For most foil shapes operating near the sea surface, cavitation becomes a real concern at speeds between about 20 and 30 knots, depending on the foil’s design and depth. Specialized foil profiles called supercavitating foils can operate through cavitation rather than being destroyed by it, but they sacrifice efficiency at lower speeds. This tradeoff is one reason hydrofoil boats haven’t simply replaced conventional hulls for all high-speed marine applications.

Electric Hydrofoils and Personal Watercraft

One of the fastest-growing segments is the eFoil, a personal electric hydrofoil board. Riders stand on what looks like a surfboard with a battery-powered propeller and foil mounted underneath. A handheld throttle controls speed, and once you’re moving fast enough, the board lifts out of the water for a quiet, smooth ride with no waves and no wake.

Current consumer models offer ride times of up to 2.5 hours on a single charge, though real-world duration depends on rider weight, speed, and conditions. The battery alone weighs about 27 pounds, and the full setup is manageable enough for one person to carry to the water. Prices remain steep, typically several thousand dollars, but the category has expanded rapidly since its introduction around 2018.

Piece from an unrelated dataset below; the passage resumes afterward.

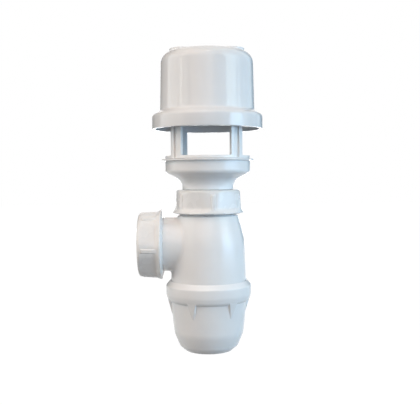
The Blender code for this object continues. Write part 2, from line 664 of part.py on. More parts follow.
def cage(parts, tools):
    """The open basket: a ring on the funnel's flange, four channelled legs and a hoop at the top."""
    outline = [
        (CAGE_RADIUS - CAGE_TOP_CHAMFER, CAGE_TOP_Z),
        (CAGE_RADIUS, CAGE_TOP_Z - CAGE_TOP_CHAMFER),
        (CAGE_RADIUS, CAGE_Z),
        (CAGE_LIP_RADIUS, CAGE_Z),
        (CAGE_LIP_RADIUS, CAGE_Z - CAGE_LIP_DEPTH),
        (CAGE_BORE_RADIUS, CAGE_Z - CAGE_LIP_DEPTH),
        (CAGE_BORE_RADIUS, CAGE_Z + CAGE_RING_HEIGHT),
        (LEG_INNER_RADIUS, CAGE_Z + CAGE_RING_HEIGHT),
        (LEG_INNER_RADIUS, CAGE_TOP_Z),
    ]
    obj = turned("cage", outline, parts, steps=CAGE_STEPS)
    pitch = 2 * math.pi / LEG_COUNT
    outer = CAGE_RADIUS * CAGE_CUTTER_REACH

    def windows(shape):
        for k in range(LEG_COUNT):
            low = CAGE_Z + CAGE_RING_HEIGHT
            high = CAGE_TOP_Z - CAGE_HOOP_HEIGHT
            add_sector(shape, LEG_TURN + k * pitch, pitch - LEG_ANGLE, 0, outer, low, high, LEG_FOOT_RADIUS)

    def grooves(shape):
        for k in range(LEG_COUNT):
            low = CAGE_Z + LEG_GROOVE_START
            high = CAGE_TOP_Z + CAGE_HOOP_HEIGHT
            inner = CAGE_RADIUS - LEG_GROOVE_DEPTH
            add_sector(shape, LEG_TURN + (k + 0.5) * pitch, LEG_GROOVE_ANGLE, inner, outer, low, high, 0)

    combine(obj, add_tool(mesh_from("cage_windows", windows, tools)), "DIFFERENCE")
    combine(obj, add_tool(mesh_from("cage_grooves", grooves, tools)), "DIFFERENCE")
    return obj


def hose_carrier(parts, tools):
    """The plate under the hood's roof, with two hose sockets and their spouts."""
    edge = CAGE_RADIUS - CARRIER_MARGIN
    lip = LEG_INNER_RADIUS - TOUCH
    outline = [
        (0.0, CARRIER_TOP_Z),
        (HOOD_ROOF_RADIUS - CARRIER_TOP_MARGIN, CARRIER_TOP_Z),
        (edge, CARRIER_Z + CARRIER_EDGE),
        (edge, CARRIER_Z),
        (lip, CARRIER_Z),
        (lip, CARRIER_Z - CARRIER_LIP_DEPTH),
        (lip - CARRIER_LIP_WALL, CARRIER_Z - CARRIER_LIP_DEPTH),
        (lip - CARRIER_LIP_WALL, CARRIER_Z),
        (0.0, CARRIER_Z),
    ]
    obj = turned("hose_carrier", outline, parts, closed=False)
    socket_low = CARRIER_Z - HOSE_SOCKET_DEPTH
    spout_low = CARRIER_Z - SPOUT_LENGTH
    stop_z = CARRIER_Z - HOSE_STOP_DEPTH
    socket = [
        (0.0, HOSE_SOCKET_TOP_Z),
        (HOSE_SOCKET_RADIUS - HOSE_SOCKET_CHAMFER, HOSE_SOCKET_TOP_Z),
        (HOSE_SOCKET_RADIUS, HOSE_SOCKET_TOP_Z - HOSE_SOCKET_CHAMFER),
        (HOSE_SOCKET_RADIUS, socket_low),
        (SPOUT_RADIUS, socket_low - (HOSE_SOCKET_RADIUS - SPOUT_RADIUS)),
        (SPOUT_RADIUS, spout_low),
        (0.0, spout_low),
    ]
    bore = [
        (0.0, HOSE_SOCKET_TOP_Z + HOSE_SOCKET_RISE),
        (SEAL_RADIUS + TOUCH, HOSE_SOCKET_TOP_Z + HOSE_SOCKET_RISE),
        (SEAL_RADIUS + TOUCH, SEAL_Z - TOUCH),
        (HOSE_GUIDE_RADIUS, SEAL_Z - TOUCH),
        (HOSE_GUIDE_RADIUS, stop_z),
        (SPOUT_BORE / 2, stop_z),
        (SPOUT_BORE / 2, spout_low - HOSE_SOCKET_RISE),
        (0.0, spout_low - HOSE_SOCKET_RISE),
    ]
    for kind, shape_outline, operation in (("body", socket, "UNION"), ("bore", bore, "DIFFERENCE")):
        for side, x in (("left", -HOSE_SPACING / 2), ("right", HOSE_SPACING / 2)):
            name = "hose_socket_" + kind + "_" + side
            tool = add_tool(turned(name, shape_outline, tools, SMALL_TURN_STEPS, closed=False))
            tool.location.x = x
            combine(obj, tool, operation)
    return obj


def hose_seal(name, parts, x):
    """The rubber sleeve that grips a hose in its socket."""
    high = SEAL_Z + SEAL_HEIGHT
    inner = HOSE_OD / 2 - SEAL_GRIP
    outline = [
        (SEAL_RADIUS, high),
        (SEAL_RADIUS, SEAL_Z),
        (inner, SEAL_Z),
        (inner, high - SEAL_LEAD_IN),
        (inner + SEAL_LEAD_IN, high),
    ]
    obj = turned(name, outline, parts, SMALL_TURN_STEPS)
    obj.location.x = x
    return obj


def hood(parts, tools):
    """The hood: a domed-edge cap with a flared skirt and a hole for each hose socket."""
    flare_low = HOOD_RIM_Z + HOOD_SKIRT_HEIGHT
    flare_high = flare_low + HOOD_FLARE_HEIGHT
    inner_skirt = HOOD_SKIRT_RADIUS - HOOD_WALL
    outline = rounded([
        (0.0, HOOD_TOP_Z, 0),
        (HOOD_TOP_RADIUS, HOOD_TOP_Z, HOOD_SHOULDER_FILLET),
        (HOOD_BASE_RADIUS, flare_high, HOOD_FLARE_FILLET),
        (HOOD_SKIRT_RADIUS, flare_low, HOOD_SKIRT_FILLET),
        (HOOD_SKIRT_RADIUS, HOOD_RIM_Z, 0),
        (inner_skirt, HOOD_RIM_Z, 0),
        (inner_skirt, flare_low - HOOD_WALL / 2, 0),
        (HOOD_BASE_RADIUS - HOOD_WALL, flare_high - HOOD_WALL / 2, 0),
        (HOOD_TOP_RADIUS - HOOD_WALL, HOOD_TOP_Z - HOOD_ROOF, HOOD_ROOF_FILLET),
        (0.0, HOOD_TOP_Z - HOOD_ROOF, 0),
    ], closed=False)
    obj = turned("hood", outline, parts, closed=False)
    hole_radius = HOSE_SOCKET_RADIUS + TOUCH
    hole = [
        (0.0, HOOD_TOP_Z + HOOD_ROOF),
        (hole_radius, HOOD_TOP_Z + HOOD_ROOF),
        (hole_radius, CARRIER_Z),
        (0.0, CARRIER_Z),
    ]
    for side, x in (("left", -HOSE_SPACING / 2), ("right", HOSE_SPACING / 2)):
        tool = add_tool(turned("hood_hole_" + side, hole, tools, SMALL_TURN_STEPS, closed=False))
        tool.location.x = x
        combine(obj, tool, "DIFFERENCE")
    return obj


def main():
    """Build the trap."""
    clear_scene()
    parts = new_collection("bottle_trap")
    tools = new_collection("cutters")
    white = plastic("white_plastic", (0.86, 0.86, 0.85), 0.28)
    tube_white = plastic("tube_plastic", (0.82, 0.82, 0.81), 0.35)
    rubber = plastic("black_rubber", (0.03, 0.03, 0.03), 0.7)
    ring_white = plastic("ring_plastic", (0.8, 0.8, 0.78), 0.45)

    inlet_axis = bpy.data.objects.new("inlet_axis", None)
    inlet_axis.location.z = SHOULDER_Z
    outlet_axis = bpy.data.objects.new("outlet_axis", None)
    outlet_axis.location.z = OUTLET_Z
    outlet_axis.rotation_euler.y = -math.pi / 2
    outlet_nut_axis = bpy.data.objects.new("outlet_nut_axis", None)
    outlet_nut_axis.location = (-OUTLET_REACH, 0.0, OUTLET_Z)
    outlet_nut_axis.rotation_euler.y = -math.pi / 2
    for empty in (inlet_axis, outlet_axis, outlet_nut_axis):
        parts.objects.link(empty)

    made = [
        (cup(parts, tools), white),
        (cup_seal(parts), rubber),
        (trap_body(parts, tools, outlet_axis), white),
        (dip_tube(parts), tube_white),
        (funnel(parts), white),
        (cage(parts, tools), white),
        (hose_carrier(parts, tools), white),
        (hose_seal("hose_seal_left", parts, -HOSE_SPACING / 2), rubber),
        (hose_seal("hose_seal_right", parts, HOSE_SPACING / 2), rubber),
        (hood(parts, tools), white),
    ]
    ports = (("inlet", inlet_axis, INLET_RIB_TURN), ("outlet", outlet_nut_axis, OUTLET_RIB_TURN))
    for port, axis, rib_turn in ports:
        made.append((slip_nut(port + "_nut", parts, tools, axis, rib_turn), white))
        made.append((slip_ring(port + "_slip_ring", parts, axis), ring_white))
        made.append((conical_washer(port + "_washer", parts, axis), rubber))
    for obj, material in made:
        finish_part(obj, material)


main()
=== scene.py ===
"""The looks of the bottle trap with its air-gap head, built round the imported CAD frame.

Each CAD node is replaced by a finer piece of the same size, with rounded edges, threads and a
procedural material. All sizes are in millimetres until a mesh, lamp or camera is made. Outlines
are (radius, height) points, turned about Z.
"""
import math

import bmesh
import bpy
import numpy as np
from mathutils import Matrix, Vector


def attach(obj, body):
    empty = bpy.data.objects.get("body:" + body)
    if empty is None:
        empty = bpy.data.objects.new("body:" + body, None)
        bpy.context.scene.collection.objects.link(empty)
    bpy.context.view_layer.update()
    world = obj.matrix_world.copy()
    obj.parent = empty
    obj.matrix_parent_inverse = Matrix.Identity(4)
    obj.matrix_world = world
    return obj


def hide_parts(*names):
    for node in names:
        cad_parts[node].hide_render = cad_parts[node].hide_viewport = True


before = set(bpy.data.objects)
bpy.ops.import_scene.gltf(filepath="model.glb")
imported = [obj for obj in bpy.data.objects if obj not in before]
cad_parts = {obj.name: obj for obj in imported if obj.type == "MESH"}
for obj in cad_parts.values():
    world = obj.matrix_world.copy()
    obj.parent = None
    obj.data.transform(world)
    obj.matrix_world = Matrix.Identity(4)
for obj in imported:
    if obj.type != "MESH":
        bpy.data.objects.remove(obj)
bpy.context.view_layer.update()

MM = 0.001
EDGE = 0.4  # fillet of a tube's end

# Pipe and threaded spigots
PIPE_RADIUS = 20.0
PIPE_WALL = 1.9
SPIGOT_BORE = 20.5
SPIGOT_RADIUS = 22.8
SPIGOT_LENGTH = 15.9
THREAD_RADIUS = 23.9
THREAD_PITCH = 2.309
THREAD_LOW = 2.2
THREAD_HIGH = 14.6
SEAT_DEPTH = 4.0
SEAT_RISE = 1.5
THREAD_SINK = 0.06  # share of a thread's depth that its foot is sunk in the wall
THREAD_RUN_OUT = 5  # a thread reaches its full depth in a turn divided by this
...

Beyond personal recreation, startups and established marine companies are developing electric hydrofoil ferries and water taxis. The energy savings are significant: lifting the hull out of the water can reduce energy consumption by 80% or more compared to a conventional hull at the same speed. For battery-powered vessels where range is the biggest constraint, that efficiency gain makes electric propulsion practical for routes that would otherwise require too large a battery pack.